Until one night, when my supposed-to-be-another-same-plain night started, I found out my folder that I placed the saved games, including Pokemon Sapphires, were gone. I felt like the world was falling apart right behind me. My mind wasn't fully functioned but I remember of thinking, "What should I do starting tomorrow night, and the night after tomorrow night, and the night after tomorrow tomorrow nights? My body was so shocked. I was shocked. I was blurred. I didn't know what to think beside that 'future sights'. My back was leaning tightly against the chair, and I was mad. I spent third quarter of my-only-one-month-left -before-I-enter-any-higher-education-institution break for building it and it even took my thoughts, mental and everything! But just like that, it's all gone. I didn't remember of scolding any of My Lillies about losing the files, but I do remember, my night routines just simply changed. I didn't even had the thought of building another one until today. The pain that I've been through after losing the files was too painful that the scar it leaves are still unhealed. There was a world I built, and suddenly everything disappeared. And I think on this very date, eight years ago was when I started playing them. While typing up all these, my heart still feel ache. Oh my.....
And what are above have any relation with my topic today? The value. The path. The cycle. For me, my realities aren't that awesome, so therefore, whenever there's an opportunities to make one, even virtually, I won't mind. My mind is full with imaginations, and I think, it's not that it will never happen in my realities. It will, but I need to wait a little more. And I think it won't be long from now.
So, with 2014 is coming to its end. What I need to do now is to create another folder on my Facebook account, with the album named, "Foetus". Old Fren no.1 is on her way to deliver that creature.

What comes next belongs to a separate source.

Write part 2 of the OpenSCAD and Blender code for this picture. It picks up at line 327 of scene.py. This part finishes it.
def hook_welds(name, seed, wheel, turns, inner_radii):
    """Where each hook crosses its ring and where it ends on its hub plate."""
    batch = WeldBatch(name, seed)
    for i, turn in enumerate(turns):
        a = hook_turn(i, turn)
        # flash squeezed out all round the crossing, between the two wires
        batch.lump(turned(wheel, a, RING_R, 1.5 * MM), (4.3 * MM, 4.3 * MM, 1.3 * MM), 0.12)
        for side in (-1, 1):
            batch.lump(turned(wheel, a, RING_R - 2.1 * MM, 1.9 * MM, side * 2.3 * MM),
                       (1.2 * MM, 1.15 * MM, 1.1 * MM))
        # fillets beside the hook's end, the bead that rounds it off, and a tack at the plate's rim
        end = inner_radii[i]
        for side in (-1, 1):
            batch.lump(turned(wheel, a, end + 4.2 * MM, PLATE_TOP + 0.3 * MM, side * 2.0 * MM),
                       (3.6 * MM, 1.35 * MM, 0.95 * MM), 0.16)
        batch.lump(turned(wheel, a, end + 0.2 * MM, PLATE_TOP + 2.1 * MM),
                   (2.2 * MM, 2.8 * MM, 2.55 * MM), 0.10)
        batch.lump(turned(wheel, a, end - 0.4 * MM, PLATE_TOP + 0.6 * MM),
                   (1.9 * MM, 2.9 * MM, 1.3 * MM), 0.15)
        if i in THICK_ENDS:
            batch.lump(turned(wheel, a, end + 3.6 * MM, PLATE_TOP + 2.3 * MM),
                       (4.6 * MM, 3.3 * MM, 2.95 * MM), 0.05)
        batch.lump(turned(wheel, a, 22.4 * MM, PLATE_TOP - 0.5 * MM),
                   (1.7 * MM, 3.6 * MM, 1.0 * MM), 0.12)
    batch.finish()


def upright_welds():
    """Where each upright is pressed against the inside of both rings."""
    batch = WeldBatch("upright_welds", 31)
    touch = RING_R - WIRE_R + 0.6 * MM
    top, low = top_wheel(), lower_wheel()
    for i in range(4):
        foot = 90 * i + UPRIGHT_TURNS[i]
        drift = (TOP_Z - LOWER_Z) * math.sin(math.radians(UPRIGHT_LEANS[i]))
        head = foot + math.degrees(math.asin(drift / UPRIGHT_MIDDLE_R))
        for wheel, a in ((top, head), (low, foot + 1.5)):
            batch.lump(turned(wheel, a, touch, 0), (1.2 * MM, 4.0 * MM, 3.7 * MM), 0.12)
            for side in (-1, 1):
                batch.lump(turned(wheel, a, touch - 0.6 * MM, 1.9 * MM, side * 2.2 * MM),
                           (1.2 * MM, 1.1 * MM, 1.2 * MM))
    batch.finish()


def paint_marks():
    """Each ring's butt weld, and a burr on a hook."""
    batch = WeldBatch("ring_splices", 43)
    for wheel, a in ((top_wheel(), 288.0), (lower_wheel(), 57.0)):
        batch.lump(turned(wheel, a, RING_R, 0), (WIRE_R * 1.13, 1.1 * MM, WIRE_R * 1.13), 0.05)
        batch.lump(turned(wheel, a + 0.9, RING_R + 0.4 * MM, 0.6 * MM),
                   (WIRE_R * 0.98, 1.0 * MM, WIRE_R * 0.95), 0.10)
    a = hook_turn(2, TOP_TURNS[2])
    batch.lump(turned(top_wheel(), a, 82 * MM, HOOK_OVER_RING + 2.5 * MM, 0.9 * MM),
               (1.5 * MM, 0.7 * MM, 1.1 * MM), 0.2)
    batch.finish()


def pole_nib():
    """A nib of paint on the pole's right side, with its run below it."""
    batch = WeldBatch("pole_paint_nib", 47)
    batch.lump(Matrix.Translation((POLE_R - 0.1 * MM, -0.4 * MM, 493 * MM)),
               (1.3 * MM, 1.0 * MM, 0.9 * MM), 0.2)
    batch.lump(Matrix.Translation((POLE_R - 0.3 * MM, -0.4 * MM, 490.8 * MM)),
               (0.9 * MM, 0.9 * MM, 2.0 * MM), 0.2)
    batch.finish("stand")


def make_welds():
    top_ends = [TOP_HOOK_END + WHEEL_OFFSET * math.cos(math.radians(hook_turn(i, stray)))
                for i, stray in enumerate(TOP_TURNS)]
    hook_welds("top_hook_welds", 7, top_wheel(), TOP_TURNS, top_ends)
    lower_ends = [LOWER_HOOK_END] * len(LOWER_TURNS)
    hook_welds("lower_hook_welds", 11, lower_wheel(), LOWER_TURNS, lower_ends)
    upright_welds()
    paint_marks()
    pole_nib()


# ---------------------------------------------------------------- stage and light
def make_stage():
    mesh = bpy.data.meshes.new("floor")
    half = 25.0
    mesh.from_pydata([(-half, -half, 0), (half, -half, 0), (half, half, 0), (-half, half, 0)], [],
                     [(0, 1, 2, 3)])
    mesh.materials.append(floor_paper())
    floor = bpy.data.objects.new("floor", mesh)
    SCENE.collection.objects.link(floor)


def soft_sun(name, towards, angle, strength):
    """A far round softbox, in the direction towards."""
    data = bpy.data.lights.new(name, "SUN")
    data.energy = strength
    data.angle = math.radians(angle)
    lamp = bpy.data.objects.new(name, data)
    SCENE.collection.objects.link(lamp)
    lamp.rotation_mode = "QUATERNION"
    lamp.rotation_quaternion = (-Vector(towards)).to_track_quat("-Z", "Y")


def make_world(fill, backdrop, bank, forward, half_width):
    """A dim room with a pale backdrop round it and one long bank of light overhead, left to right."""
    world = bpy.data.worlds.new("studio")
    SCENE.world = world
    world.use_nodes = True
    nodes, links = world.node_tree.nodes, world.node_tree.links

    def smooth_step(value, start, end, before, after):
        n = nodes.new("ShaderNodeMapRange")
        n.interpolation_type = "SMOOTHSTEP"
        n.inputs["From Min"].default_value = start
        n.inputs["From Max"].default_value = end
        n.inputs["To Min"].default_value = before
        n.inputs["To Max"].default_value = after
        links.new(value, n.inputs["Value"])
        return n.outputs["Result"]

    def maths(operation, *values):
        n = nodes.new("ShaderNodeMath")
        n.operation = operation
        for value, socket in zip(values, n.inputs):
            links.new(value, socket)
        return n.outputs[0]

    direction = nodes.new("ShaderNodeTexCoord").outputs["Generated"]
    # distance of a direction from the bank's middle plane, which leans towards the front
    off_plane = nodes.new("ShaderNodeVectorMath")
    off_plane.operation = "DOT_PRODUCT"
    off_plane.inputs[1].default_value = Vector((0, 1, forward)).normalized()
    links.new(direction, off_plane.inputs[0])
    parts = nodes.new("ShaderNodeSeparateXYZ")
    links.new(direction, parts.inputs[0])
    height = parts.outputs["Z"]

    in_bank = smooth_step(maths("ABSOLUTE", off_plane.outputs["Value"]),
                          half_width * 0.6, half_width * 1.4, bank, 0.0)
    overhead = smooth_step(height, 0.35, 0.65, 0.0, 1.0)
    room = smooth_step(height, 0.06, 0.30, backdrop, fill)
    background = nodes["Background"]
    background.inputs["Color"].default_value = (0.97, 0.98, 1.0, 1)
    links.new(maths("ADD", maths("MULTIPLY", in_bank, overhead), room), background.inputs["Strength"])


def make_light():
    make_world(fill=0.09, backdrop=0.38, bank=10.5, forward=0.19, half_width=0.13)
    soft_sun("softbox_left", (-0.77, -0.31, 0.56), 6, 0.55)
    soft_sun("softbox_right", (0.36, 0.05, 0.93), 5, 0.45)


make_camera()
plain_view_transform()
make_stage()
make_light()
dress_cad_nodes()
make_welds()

Despite all the, should I say, good news, I also received a news where one of my Old Fren got miscarriage when that creature was just about 3-4 weeks old. And that was like on October. I really have little time to write up anything these days. Dun worry bro, 'she' maybe just too shy to see the world. But I too, can feel the pain.
And suddenly, I'm thinking about myself of getting pregnant. *gulp
Dear future-foetus-occupying-my-tummy(if you are exist),
I heard that your hair part will tickle me. I'm telling you, I won't like it. It gonna irritate me. And I simply don't like irritation.
Yours sincerely,
The owner-of-the-tummy-you-occupy-in.
27 Dec 2014
1000 hours
*p/s: Again, congratulation to all my friends who I only talk about lousy stuff and all for getting pregnant. It's still weird to think that you guys are experiencing them. Be ready for those mood-swing as we all have that built-in hormonal system. And to all my Old Frens(Mariam, Hasmi, Mira MGS, Atiqah D., Angah Aina, Farah), you guys babies are gonna call me Nanny, just..Nanny.